Image: Straw baled for planting, Tahen, Cambodia, April 2023.
Image: Rice straw being baled for sale as animal feed, Tahen,Cambodia, April 2023.
RFM advice and funding has been the catalyst for doubling rice production over the past four years increasing from 108 T to 204 T. A big part of that increase was a result of the team learning how to grow two rice crops per year on the irrigated area.
Pleasingly, at this level of production, the farm achieves a very modest profit and provides employment and regular salaries for around 14 people. This is an important employment source for people who wish to remain in their home village and has a flow-on employment effect at the rice mill, as well as the local shops and schools.

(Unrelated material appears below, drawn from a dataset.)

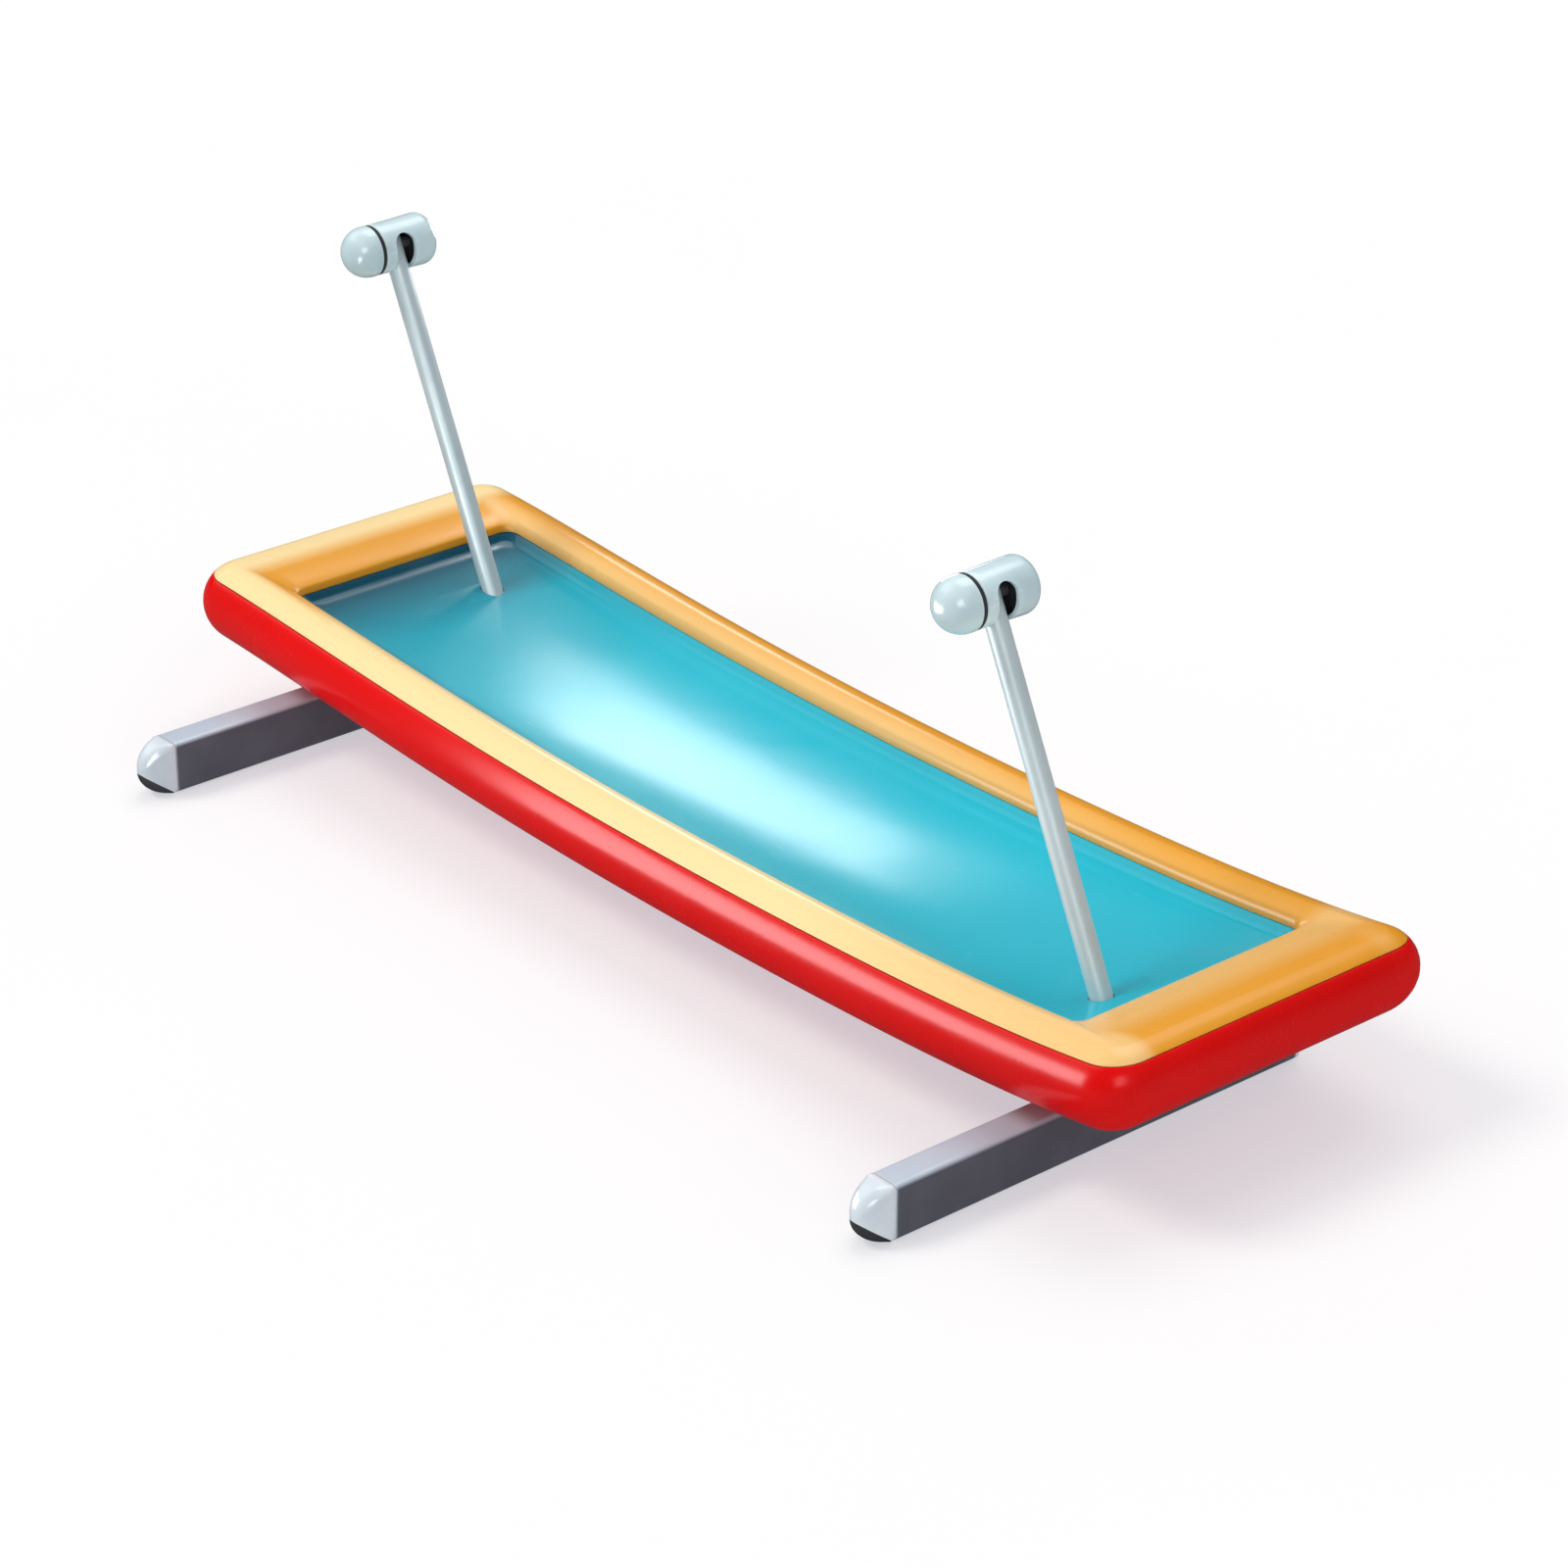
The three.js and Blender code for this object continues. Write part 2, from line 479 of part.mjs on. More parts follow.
for (const h of handles) {
  const handle = new THREE.Group();
  handle.position.set(h.x, h.y, GRIP_Z);
  handle.rotation.y = -rad(LEAN);
  deck.add(handle);
  const tBolt = ROD_L - 10;
  const rod = cut(barZ(ROD_R, -ROD_L, 15, 20), barY(7.5, -20, 20, 16), barY(4.4, -20, 20, 12).translate(0, 0, -tBolt));
  put(handle, h.side + "_handle_rod", rod, ROD_STEEL());
  put(handle, h.side + "_spindle", closed(barY(7, -25.6, 31.5, 16)), ZINC());
  put(handle, h.side + "_grip", gripBarrel.clone(), GRIP_GREY());
  put(handle, h.side + "_grip_cap", gripCap.clone(), GRIP_GREY());
  put(handle, h.side + "_grip_bush", ringOf(7.4, GRIP_BORE - 0.5, 21, 30, 20), NYLON());

  // steel sleeve that stands on the crossmember and holds the rod's foot
  const foot = V3(h.x, h.y, GRIP_Z).addScaledVector(handleDir, ROD_L);
  const floorZ = Math.max(seamZ(foot.x - 20), seamZ(foot.x + 28)) + PLATE_HIGH + 0.4;
  let sleeve = cut(
    alongRod(h, 18, ROD_L - 21, ROD_L + 14, 20),
    alongRod(h, 12.9, ROD_L - 40, ROD_L + 30, 20),
    alongRod(h, 1, 0, 1, 6),
    box(foot.x - 60, foot.x + 60, h.y - 40, h.y + 40, 0, floorZ),
  );
  const b = V3(h.x, h.y, GRIP_Z).addScaledVector(handleDir, tBolt);
  sleeve = cut(sleeve, barY(4.4, -40, 40, 12).translate(b.x, b.y, b.z));
  put(deck, h.side + "_handle_socket", sleeve, DARK_STEEL());
  put(handle, h.side + "_handle_bolt", hexBolt(13, 5.3, 4, 38, 8), ZINC(), 0, 18.6, -tBolt, -Math.PI / 2, 0, 0);
}

export default group;
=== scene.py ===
import math

import bmesh
import bpy
import numpy as np
from mathutils import Matrix, Vector


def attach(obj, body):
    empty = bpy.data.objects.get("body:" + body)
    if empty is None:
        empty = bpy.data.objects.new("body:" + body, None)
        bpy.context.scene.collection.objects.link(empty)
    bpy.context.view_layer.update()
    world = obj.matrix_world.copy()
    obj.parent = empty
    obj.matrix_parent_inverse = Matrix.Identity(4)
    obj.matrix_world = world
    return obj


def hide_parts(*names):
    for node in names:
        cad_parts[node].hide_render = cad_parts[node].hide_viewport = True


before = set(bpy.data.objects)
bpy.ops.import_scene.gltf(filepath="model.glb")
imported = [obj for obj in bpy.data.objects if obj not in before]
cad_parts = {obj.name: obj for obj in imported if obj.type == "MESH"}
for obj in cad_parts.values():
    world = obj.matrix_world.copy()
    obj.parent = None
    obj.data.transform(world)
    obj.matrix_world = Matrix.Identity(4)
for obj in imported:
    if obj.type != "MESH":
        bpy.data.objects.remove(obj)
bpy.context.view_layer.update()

MM = 0.001
PAN_GLOSS = 0.30
scene = bpy.context.scene

# ---------------------------------------------------------------- dimensions, as in the CAD (mm)
LENGTH, WIDTH = 1600.0, 435.0
SEAM_Z, BEND_2, BEND_3, BEND_5 = 149.1, 152.0, -102.0, 629.0
EDGE_R, SEAM_DEG, WALL = 49.0, 45.0, 5.0
OA, OB = 1367 / 2, 323.5 / 2
FOOT_X, FOOT_W, FOOT_H, FOOT_WALL, FOOT_EDGE = 643.0, 40.0, 64.0, 3.0, 7.0
FOOT_NEAR, FOOT_FAR = -378.0, 184.0
CAPS = {"near": (6.0, 34.0), "far": (4.0, 12.0)}
LEAN = math.radians(25.3)
ROD_R, ROD_L = 12.5, 472.0
GRIP_Z = 537.0
GRIP_R, GRIP_BORE, GRIP_WIDE = 31.0, 27.0, 32.0
SLOT_SWEEP = 84.0
HANDLES = {"left": (-781.0, 68.0), "right": (440.0, -68.0)}


def seam(x):
    u = x / LENGTH
    return SEAM_Z + BEND_2 * u**2 + BEND_3 * u**3 + BEND_5 * u**5


# ---------------------------------------------------------------- node-building helpers
class Mat:
    """A small wrapper that keeps node graphs readable."""

    def __init__(self, name):
        self.m = bpy.data.materials.new(name)
        self.m.use_nodes = True
        self.t = self.m.node_tree
        self.t.nodes.clear()
        self.out = self.n("ShaderNodeOutputMaterial")
        self.b = self.n("ShaderNodeBsdfPrincipled")
        self.t.links.new(self.b.outputs[0], self.out.inputs[0])
        self.geo = self.n("ShaderNodeNewGeometry")
        self.co = self.n("ShaderNodeTexCoord")

    def n(self, kind, **props):
        node = self.t.nodes.new(kind)
        for k, v in props.items():
            setattr(node, k, v)
        return node

    def link(self, a, b):
        self.t.links.new(a, b)

    def vec(self, scale=(1, 1, 1), rot=(0, 0, 0)):
        mp = self.n("ShaderNodeMapping")
        mp.inputs["Scale"].default_value = scale
        mp.inputs["Rotation"].default_value = rot
        self.link(self.co.outputs["Object"], mp.inputs["Vector"])
        return mp.outputs[0]

    def noise(self, scale, detail=3.0, rough=0.55, stretch=(1, 1, 1), rot=(0, 0, 0), distortion=0.0):
        t = self.n("ShaderNodeTexNoise")
        t.inputs["Scale"].default_value = scale
        t.inputs["Detail"].default_value = detail
        t.inputs["Roughness"].default_value = rough
        t.inputs["Distortion"].default_value = distortion
        self.link(self.vec(stretch, rot), t.inputs["Vector"])
        return t.outputs["Fac"]

    def voronoi(self, scale, feature="F1", stretch=(1, 1, 1), randomness=1.0):
        t = self.n("ShaderNodeTexVoronoi", feature=feature)
        t.inputs["Scale"].default_value = scale
        t.inputs["Randomness"].default_value = randomness
        self.link(self.vec(stretch), t.inputs["Vector"])
        return t.outputs["Distance"]

    def ramp(self, fac, stops, interpolation="LINEAR"):
        r = self.n("ShaderNodeValToRGB")
        r.color_ramp.interpolation = interpolation
        e = r.color_ramp.elements
        while len(e) > 1:
            e.remove(e[-1])
        for i, (p, c) in enumerate(stops):
            el = e[0] if i == 0 else e.new(p)
            el.position = p
            el.color = (c, c, c, 1) if isinstance(c, (int, float)) else (*c, 1)
        self.link(fac, r.inputs[0])
        return r.outputs[0]

    def mix(self, fac, a, b, kind="MIX"):
        m = self.n("ShaderNodeMix", data_type="RGBA", blend_type=kind)
        for sock, v in ((m.inputs[0], fac), (m.inputs[6], a), (m.inputs[7], b)):
            if isinstance(v, (int, float)):
                sock.default_value = v if sock is m.inputs[0] else (v, v, v, 1)
            elif isinstance(v, tuple):
                sock.default_value = (*v, 1)
            else:
                self.link(v, sock)
        return m.outputs[2]

    def math(self, op, a, b=0.0, clamp=False):
        m = self.n("ShaderNodeMath", operation=op, use_clamp=clamp)
        for sock, v in ((m.inputs[0], a), (m.inputs[1], b)):
            if isinstance(v, (int, float)):
                sock.default_value = v
            else:
                self.link(v, sock)
        return m.outputs[0]

    def bump(self, height, strength, distance, normal=None):
        b = self.n("ShaderNodeBump")
        b.inputs["Strength"].default_value = strength
        b.inputs["Distance"].default_value = distance
        self.link(height, b.inputs["Height"])
        if normal is not None:
            self.link(normal, b.inputs["Normal"])
        return b.outputs[0]

    def set(self, **values):
        for k, v in values.items():
            s = self.b.inputs[k.replace("_", " ")]
            if isinstance(v, (int, float)):
                s.default_value = v
            elif isinstance(v, tuple):
                s.default_value = (*v, 1) if len(v) == 3 and s.type == "RGBA" else v
            else:
                self.link(v, s)
        return self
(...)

Employees also receive other benefits including a rice allowance and a monetary bonus.
RFM will continue to work with the farmers of Tahen. The next goal is to ensure the field gradients facilitate maximum production. Once this is achieved, it may be possible to grow three crops per year, provided there is sufficient water – this would be another significant increase in production. In Area 2, where the fields are not contiguous, the farming team will look at how to continue to improve production using traditional methods.
RFM is pleased to be part of a project that has made real economic and social difference to the lives of people in Cambodia.